Sementara itu, praktisi hukum dari Hermawan Juniarto & Partners Cornel B Juniarto menilai undang-undang maupun peraturan tentang kepailitan ibarat pisau bermata dua. Ia mencontohkan UU Nomor 37 Tahun 2004 tentang Kepailitan dan Penundaan Kewajiban Pembayaran Utang (PKPU).

"Keduanya secara prinsip merupakan payung hukum bagi para pelaku usaha dan pemangku kepentingan yang mengatur tata cara atau mekanisme penyelesaian kewajiban yang timbul dari suatu perjanjian atau transaksi," kata Cornel.

Namun demikian, menurutnya, sebagai pijakan hukum UU Kepailitan dan PKPU telah mengalami beragam ujian, khususnya berkaitan dengan tingkat efektivitasnya sebagai sumber hukum dalam penyelesaian kewajiban antara kreditur dan debitur di masyarakat.

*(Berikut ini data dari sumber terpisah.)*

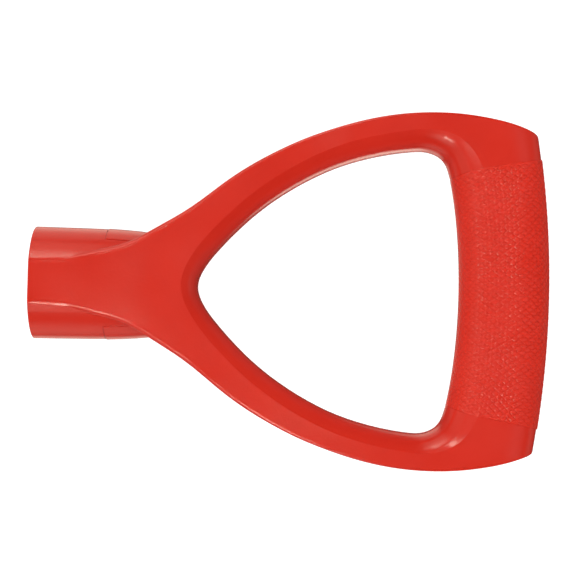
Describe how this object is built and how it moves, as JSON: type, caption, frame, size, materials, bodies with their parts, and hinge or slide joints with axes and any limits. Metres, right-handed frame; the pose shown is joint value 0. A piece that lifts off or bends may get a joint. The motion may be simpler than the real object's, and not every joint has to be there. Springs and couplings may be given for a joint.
{
  "type": "shovel d grip",
  "caption": "Moulded D-shaped hand grip for a shovel or spade: round shaft socket, Y of two ribbed channel arms, and a bowed crossbar with a knurled skin and plugged ends.",
  "frame": {"origin": "centre of the shaft socket's mouth, on the socket's axis", "axes": "+X along the socket's axis from the mouth towards the crossbar; +Z out of the front face; +Y along the crossbar; the grip lies flat with its faces level"},
  "size_m": [0.185, 0.1272, 0.0378],
  "materials": {
    "frame_plastic": "satin moulded",
    "skin_rubber": "matte knurled",
    "plug_plastic": "satin moulded"
  },
  "bodies": {
    "root": {"yoke_frame": "frame_plastic", "grip_skin": "skin_rubber", "end_plug_left": "plug_plastic", "end_plug_right": "plug_plastic"}
  },
  "joints": []
}
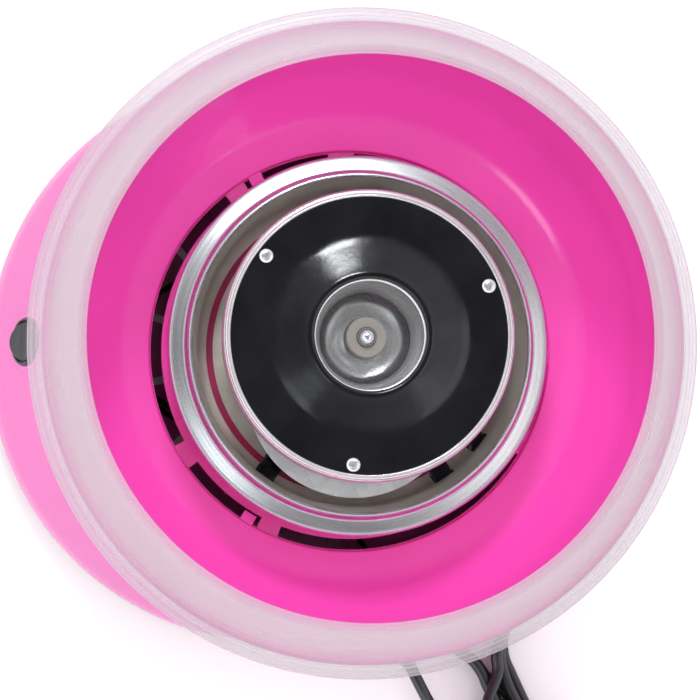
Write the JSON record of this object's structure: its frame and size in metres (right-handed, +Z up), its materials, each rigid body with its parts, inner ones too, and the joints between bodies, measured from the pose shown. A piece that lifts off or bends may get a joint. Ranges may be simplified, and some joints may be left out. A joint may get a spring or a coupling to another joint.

Secara sederhana, kepailitan dikenal sebagai sarana yang dapat digunakan oleh para kreditur untuk memaksa debitur menyelesaikan kewajibannya, sementara sebaliknya PKPU merupakan sarana yang dapat digunakan bagi debitur untuk menyelamatkan usahanya dari ancaman kebangkrutan.

"Namun kenyataannya, dalam beberapa kasus, UU Kepailitan dan PKPU justru digunakan oleh debitur sebagai sarana untuk menghindari pemenuhan kewajibannya terhadap para kreditur," kata Cornel.